What are some of your favorite lines of poetry or prose?
Please post them below.
Daryl Farmer’s first book Bicycling beyond the Divide received a Barnes and Noble Discover Award. His recent work has appeared in Grist, The Whitefish Review, The Potomac Review, Hayden’s Ferry Review, and Fourth RiverHe is an assistant professor at the University of Alaska-Fairbanks where he teaches creative nonfiction writing.

4 thoughts on “Daryl Farmer: To Write Good Prose, Learn to Love Poetry”

  1. Thanks for this post, Daryl. As we've talked about, I too am a a prose writer who reads poems and uses poetry in drafting prose and I could totally relate to your thoughts.

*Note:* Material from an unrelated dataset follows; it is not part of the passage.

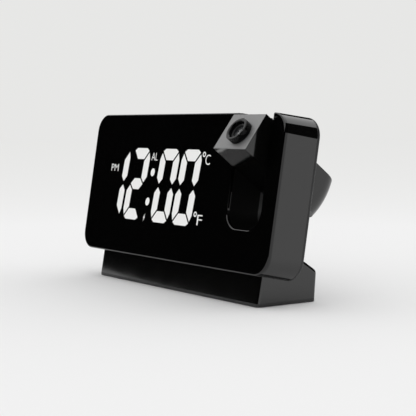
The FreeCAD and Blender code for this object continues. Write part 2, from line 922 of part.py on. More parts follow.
# Arm shell and cover
def arm_screw_places():
    """Two below the pivot and one beside the optics."""
    x = arm_half - arm_screw_inset
    low = pivot_z - arm_screw_below
    return [(slot_x - x, pivot_z + arm_screw_above), (slot_x - x, low), (slot_x + x, low)]


def arm_shell():
    body = arm_body(0, arm_front, arm_back)
    rounds = [e for e in body.Edges if all(abs(v.Point.z - arm_top) < 0.001 for v in e.Vertexes)]
    body = body.makeFillet(arm_edge_round, rounds)
    ledge = arm_back - arm_cover_thickness
    body = body.cut(arm_body(arm_wall, arm_front + arm_wall, ledge))
    body = body.cut(arm_body(arm_rim, ledge, arm_back + 1))
    added = []
    for side in (-1, 1):
        start = V(slot_x + side * arm_half, pivot_y, pivot_z)
        added.append(rod(hub_radius, start, X_AXIS * -side, pin_in_arm - 0.5))
    for x, z in arm_screw_places():
        added.append(rod(screw_shank * 2, V(x, arm_front + arm_wall / 2, z), Y_AXIS,
                         ledge - arm_front - arm_wall / 2))
    body = fused([body] + added)
    pin_start = V(slot_x - arm_half - 1, pivot_y, pivot_z)
    removed = [rod(pin_radius + pin_clearance, pin_start, X_AXIS, arm_width + 2)]
    removed.append(rod(ring_neck + pin_clearance, down(arm_wall + 1), Z_AXIS, arm_wall + 2))
    for x, z in arm_screw_places():
        removed.append(rod(screw_shank, V(x, ledge - arm_screw_grip, z), Y_AXIS, arm_screw_grip + 1))
    return body.cut(removed)


def arm_cover():
    ledge = arm_back - arm_cover_thickness
    cover = arm_body(arm_rim, ledge, arm_back)
    for x, z in arm_screw_places():
        cover = cover.cut(rod(screw_shank + screw_clearance, V(x, ledge - 1, z), Y_AXIS, REACH))
        seat = V(x, arm_back - arm_screw_sunk, z)
        cover = cover.cut(rod(screw_head + screw_clearance, seat, Y_AXIS, screw_head_height))
    return cover


def arm_screws():
    ledge = arm_back - arm_cover_thickness
    length = arm_screw_grip + arm_cover_thickness - arm_screw_sunk
    shapes = []
    for x, z in arm_screw_places():
        shape = screw(V(x, ledge - arm_screw_grip, z), Y_AXIS, length)
        shapes.append(shape.common(block(x - 5, x + 5, ledge - REACH, arm_back, z - 5, z + 5)))
    return group(shapes)


# Projector optics
def down(depth):
    """The point on the lens axis at a depth below the lens face."""
    return V(lens_x, lens_y, arm_top - depth)


def grip_outline(radius):
    points = []
    steps = ring_grips * 4
    for i in range(steps):
        r = radius if i % 4 < 2 else radius - ring_grip_depth
        angle = 2 * math.pi * i / steps
        points.append(down(-ring_gap) + V(r * math.cos(angle), r * math.sin(angle), 0))
    return polygon(points)


def focus_ring():
    body = grip_outline(ring_radius).extrude(V(0, 0, ring_height))
    smooth = rod(ring_radius, down(-ring_gap), Z_AXIS, ring_height)
    middle = arm_top + ring_height / 2
    top_edge = [e for e in smooth.Edges if len(e.Vertexes) == 1 and e.CenterOfMass.z > middle]
    body = body.common(smooth.makeChamfer(ring_chamfer, top_edge))
    neck = rod(ring_neck, down(neck_length), Z_AXIS, neck_length + ring_gap + 0.1)
    body = body.fuse(neck)
    bore = rod(ring_bore, down(neck_length + 1), Z_AXIS, neck_length + ring_height + 3)
    return body.cut(bore)


def ring_clip():
    return tube(clip_radius, ring_neck, down(neck_length), Z_AXIS, clip_thickness)


def lens_cell():
    length = cell_top + cell_bottom
    cell = rod(cell_radius, down(cell_bottom), Z_AXIS, length)
    seat = rod(cell_bore, down(cell_bottom + 1), Z_AXIS, length - cell_lip + 1)
    mouth = rod(cell_bore - cell_lip, down(0), Z_AXIS, cell_top + 1)
    return cell.cut(seat).cut(mouth)


def lens_disc(radius, top_depth, thickness, bulge):
    """A disc with a domed upper face; top_depth is the depth of its rim's upper edge."""
    sphere_radius = (radius * radius + bulge * bulge) / (2 * bulge)
    disc = rod(radius, down(top_depth + thickness), Z_AXIS, thickness + bulge)
    sphere = Part.makeSphere(sphere_radius, down(top_depth - bulge + sphere_radius))
    lower = rod(radius, down(top_depth + thickness), Z_AXIS, thickness)
    return disc.common(sphere).fuse(lower.cut(sphere)).removeSplitter()


def projection_lens():
    return lens_disc(cell_bore, -cell_top + cell_lip + lens_bulge, lens_thickness, lens_bulge)


def optics_holder():
    x0 = lens_x - holder_half_width
    x1 = lens_x + holder_half_width
    ledge = arm_back - arm_cover_thickness
    body = block(x0, x1, arm_front + arm_wall, ledge, arm_top - holder_bottom, arm_top - holder_top)
    f = film_size / 2
    b = lamp_board_size / 2
    film_end = film_depth + film_thickness
    condenser_end = condenser_depth + condenser_thickness
    removed = [
        rod(cell_radius + pin_clearance, down(film_depth), Z_AXIS, film_depth - holder_top + 1),
        block(lens_x - f, lens_x + f, lens_y - f, lens_y + f, arm_top - film_end, arm_top - film_depth),
        rod(condenser_radius, down(condenser_end), Z_AXIS, condenser_end - film_end),
        rod(lamp_bore, down(lamp_board_depth), Z_AXIS, lamp_board_depth - condenser_end),
        block(lens_x - b, lens_x + b, lens_y - b, lens_y + b,
              arm_top - holder_bottom - 1, arm_top - lamp_board_depth),
    ]
    return body.cut(removed)


def time_film():
    f = film_size / 2
    top = arm_top - film_depth
    return block(lens_x - f, lens_x + f, lens_y - f, lens_y + f, top - film_thickness, top)


def condenser_lens():
    return lens_disc(condenser_radius, condenser_depth + 1.0, condenser_thickness - 1.0, 1.0)


def lamp_board():
    b = lamp_board_size / 2
    top = arm_top - lamp_board_depth
    return block(lens_x - b, lens_x + b, lens_y - b, lens_y + b, top - lamp_board_thickness, top)


def projector_lamp():
    a = lamp_size / 2
    low = arm_top - lamp_board_depth
    return block(lens_x - a, lens_x + a, lens_y - a, lens_y + a, low, low + lamp_height)


# Base, in the object's own frame
def case_point(y, z):
    """Where a point of the case's side view stands, as (y, z) in the object's frame."""
    a = math.radians(case_lean_deg)
    return (case_front_y + y * math.cos(a) + z * math.sin(a),
            case_bottom_z - y * math.sin(a) + z * math.cos(a))


def crossing(p, p_angle, q, q_angle):
    """Where two lines of the side view cross; angles in degrees from +Y."""
    pa = math.radians(p_angle)
    qa = math.radians(q_angle)
    cross = math.cos(pa) * math.sin(qa) - math.sin(pa) * math.cos(qa)
    k = ((q[0] - p[0]) * math.sin(qa) - (q[1] - p[1]) * math.cos(qa)) / cross
    return (p[0] + k * math.cos(pa), p[1] + k * math.sin(pa))


def base_profile():
    front_foot = (base_front_y, plate_top)
    rear_foot = (base_front_y + base_depth, plate_top)
    seat_angle = -case_lean_deg - math.degrees(math.atan(case_flare / case_depth))
    seat_front = crossing(front_foot, 90 - base_front_lean_deg, case_point(0, 0), seat_angle)
    seat_rear = case_point(case_depth, case_bottom_at(case_depth))
    cup_top = case_point(case_depth, base_cup_height)
    rear_top = crossing(cup_top, -base_slope_deg, rear_foot, 90 - base_rear_lean_deg)
    return [front_foot, seat_front, seat_rear, cup_top, rear_top, rear_foot]


def base_prism(points, half):
    face = polygon([V(-half, y, z) for y, z in points])
    return face.extrude(V(2 * half, 0, 0))


def inset_profile(points, inset):
    wire = Part.makePolygon([V(0, y, z) for y, z in points + [points[0]]])
    smaller = wire.makeOffset2D(-inset, 2)
    return [(v.Point.y, v.Point.z) for v in smaller.OrderedVertexes]


def base_shell():
    points = base_profile()
    body = base_prism(points, base_half)
    rear_top = points[4]
    corner = V(0, rear_top[0], rear_top[1])
    rear_edge = [e for e in body.Edges if e.CenterOfMass.distanceToPoint(corner) < 0.01]
    body = body.makeFillet(base_rear_round, rear_edge)
    body = body.makeFillet(base_corner, [e for e in body.Edges if rises_from_foot(e)])
    x1 = base_half - base_wall
    y1 = base_depth / 2 - base_wall
    hollow = base_prism(inset_profile(points, base_wall), x1)
    mouth = block(-x1, x1, -y1, y1, plate_top - 1, plate_top + base_wall * 1.1)
    body = body.cut(hollow).cut(mouth)
    posts = [rod(post_radius, V(x, y, plate_top), Z_AXIS, base_post_height)
             for x, y in plate_screw_places()]
    ribs = []
    rib_half = base_rib_thickness / 2
    for x, y in plate_screw_places():
        edge = math.copysign(base_half - base_wall / 2, x)
        ribs.append(block(min(x, edge), max(x, edge), y - rib_half, y + rib_half,
                          plate_top, plate_top + base_post_height))
    body = fused([body] + posts + ribs)
    holes = [rod(screw_shank, V(x, y, plate_top - 1), Z_AXIS, plate_screw_grip + 1)
             for x, y in plate_screw_places()]
    for x in fixing_screw_xs:
        hole = rod(screw_shank + screw_clearance, V(x, fixing_screw_y, -REACH / 6), Z_AXIS, REACH / 3)
        holes.append(in_case(hole))
    return body.cut(holes)


def rises_from_foot(edge):
    a, b = [v.Point for v in edge.Vertexes]
    return abs(a.x - b.x) < 0.001 and min(a.z, b.z) < plate_top + 0.001 and max(a.z, b.z) > plate_top + 1


def plate_screw_places():
    return [(x, y) for x in (-plate_screw_x, plate_screw_x) for y in (-plate_screw_y, plate_screw_y)]


def base_plate():
    plate = block(-base_half, base_half, base_front_y, -base_front_y, pad_proud, plate_top)
    plate = plate.makeFillet(base_corner, upright_edges(plate))
    plate = plate.cut(pad_shape(pad_proud - 1, pad_proud + pad_seat))
    for x, y in plate_screw_places():
        plate = plate.cut(rod(screw_shank + screw_clearance, V(x, y, 0), Z_AXIS, REACH))
        plate = plate.cut(rod(screw_head + screw_clearance, V(x, y, 0), Z_AXIS, pad_proud + plate_screw_sunk))
    return plate


def pad_shape(z0, z1):
    x = base_half - pad_side_gap
    y = base_depth / 2 - pad_front_gap
    shape = block(-x, x, -y, y, z0, z1)
    return shape.makeFillet(pad_corner, upright_edges(shape))


def anti_slip_pad():
    return pad_shape(0, pad_proud + pad_seat)


def plate_screws():
    length = plate_screw_grip + plate_thickness - plate_screw_sunk
    shapes = []
    for x, y in plate_screw_places():
        shape = screw(V(x, y, plate_top + plate_screw_grip), V(0, 0, -1), length)
        shapes.append(shape.common(block(x - 5, x + 5, y - 5, y + 5, pad_proud, REACH)))
    return group(shapes)


def fixing_screws():
    """Screws that hold the base to the case, in the case's frame."""
    low = case_bottom_at(fixing_screw_y) - base_wall - fixing_screw_slack
    tip = case_bottom_at(fixing_screw_y) - 1 + fixing_screw_length
    return group([screw(V(x, fixing_screw_y, tip), V(0, 0, -1), tip - low) for x in fixing_screw_xs])


# Placing: the case leans back on its lower front edge, the arm also turns on its pivot
def in_case(shape):
    placed = shape.copy()
    lean = FreeCAD.Placement(V(0, case_front_y, case_bottom_z), FreeCAD.Rotation(X_AXIS, -case_lean_deg))
    placed.Placement = lean.multiply(placed.Placement)
    return placed


def in_arm(shape):
    turned = shape.copy()
    turned.rotate(V(0, pivot_y, pivot_z), X_AXIS, arm_rest_deg)
    return in_case(turned)


case_parts = {
    "front_panel": front_panel, "digit_segments": digit_segments, "colon_dots": colon_dots,
    "light_mask": light_mask, "display_board": display_board, "segment_leds": segment_leds,
    "display_screws": display_screws, "front_housing": front_housing, "rear_cover": rear_cover,
    "case_screws": case_screws, "main_board": main_board, "board_screws": board_screws,
    "board_header": board_header, "controller_chip": controller_chip, "capacitors": capacitors,
    "tact_switches": tact_switches, "snooze_switch": snooze_switch, "snooze_key": snooze_key,
    "buzzer": buzzer, "cell_tray": cell_tray, "coin_cell": coin_cell, "cell_contact": cell_contact,
    "battery_door": battery_door, "power_socket": power_socket, "socket_tongue": socket_tongue,
    "friction_washers": friction_washers, "base_fixing_screws": fixing_screws,
}
arm_parts = {
    "arm_shell": arm_shell, "arm_cover": arm_cover, "arm_screws": arm_screws,
    "focus_ring": focus_ring, "ring_clip": ring_clip, "lens_cell": lens_cell,
    "projection_lens": projection_lens, "optics_holder": optics_holder, "time_film": time_film,
    "condenser_lens": condenser_lens, "lamp_board": lamp_board, "projector_lamp": projector_lamp,
}
base_parts = {
    "base_shell": base_shell, "base_plate": base_plate,
    "anti_slip_pad": anti_slip_pad, "base_plate_screws": plate_screws,
}
button_names = ("set_button", "alarm_button", "up_button", "down_button", "display_button")


def main():
    os.makedirs("parts", exist_ok=True)
    shapes = {}
    for name, make in case_parts.items():
        shapes[name] = in_case(make())
    for place, name in enumerate(button_names):
        shapes[name] = in_case(rear_button(place))
    shapes["left_pivot_pin"] = in_case(pivot_pin(-1))
    shapes["right_pivot_pin"] = in_case(pivot_pin(1))
    for name, make in arm_parts.items():
        shapes[name] = in_arm(make())
    for name, make in base_parts.items():
        shapes[name] = make()
    for name, shape in shapes.items():
        shape.exportStep("parts/" + name + ".step")


main()
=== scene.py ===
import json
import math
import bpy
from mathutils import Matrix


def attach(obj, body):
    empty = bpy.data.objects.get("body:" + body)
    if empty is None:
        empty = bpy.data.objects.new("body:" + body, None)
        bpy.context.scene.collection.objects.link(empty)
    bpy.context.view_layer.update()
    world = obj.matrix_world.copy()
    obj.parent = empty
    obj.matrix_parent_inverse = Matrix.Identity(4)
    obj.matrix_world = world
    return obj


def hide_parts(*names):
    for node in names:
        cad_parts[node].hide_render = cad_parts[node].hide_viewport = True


bl_info = {
    "name": "Projection Alarm Clock",
    "version": (1, 0, 0),
    "blender": (4, 5, 0),
    "location": "View3D > Sidebar > Clock",
    "description": "Dresses the projection alarm clock's solids and sets up its studio",
    "category": "Object",
}

import bmesh
import bpy
from bpy.props import FloatProperty, FloatVectorProperty, IntProperty, PointerProperty
from mathutils import Matrix, Vector

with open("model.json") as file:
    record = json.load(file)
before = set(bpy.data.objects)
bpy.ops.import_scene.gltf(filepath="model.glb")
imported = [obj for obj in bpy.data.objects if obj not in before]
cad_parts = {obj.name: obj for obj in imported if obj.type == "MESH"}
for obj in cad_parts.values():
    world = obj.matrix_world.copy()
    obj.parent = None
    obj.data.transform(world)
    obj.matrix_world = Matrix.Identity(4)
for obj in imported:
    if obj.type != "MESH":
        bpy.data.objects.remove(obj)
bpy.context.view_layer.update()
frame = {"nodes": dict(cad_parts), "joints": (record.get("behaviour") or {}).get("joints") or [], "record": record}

MM = 0.001
JOINTS = {joint["name"]: joint for joint in frame["joints"]}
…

    I just finished the novel "The Gift of Stones" by Jim Crace and was struck by its incredible lyricism. I thought it was just word choice and syntax at first, but I realized near the end that the strong iambic undertones throughout made it feel as if the whole novel is written in blank verse. It was not only a pleasure to read line by line, it infused the narrative with a timeless, oral quality that recalled Shakespeare, Frost, etc. A good reminder of how formal choices affect voice/tone. If you haven't read it, I highly recommend!
    –Christine

  2. Erin at Being Poetry

    So so so many good lines, but Seamus Heaney always seemed to capture moments like these from "Glanmore Sonnets":

    The mildest February for twenty years
    Is mist bands over furrows, a deep no sound
    Vulnerable to distant gargling tractors.

    Thanks for this thought-producing read.

  3. Nice perspective Daryl. I'm generally not a reader of poetry, but I have a strong response to lyricism in prose, and I find clunky prose hard to read. Thanks for the ideas.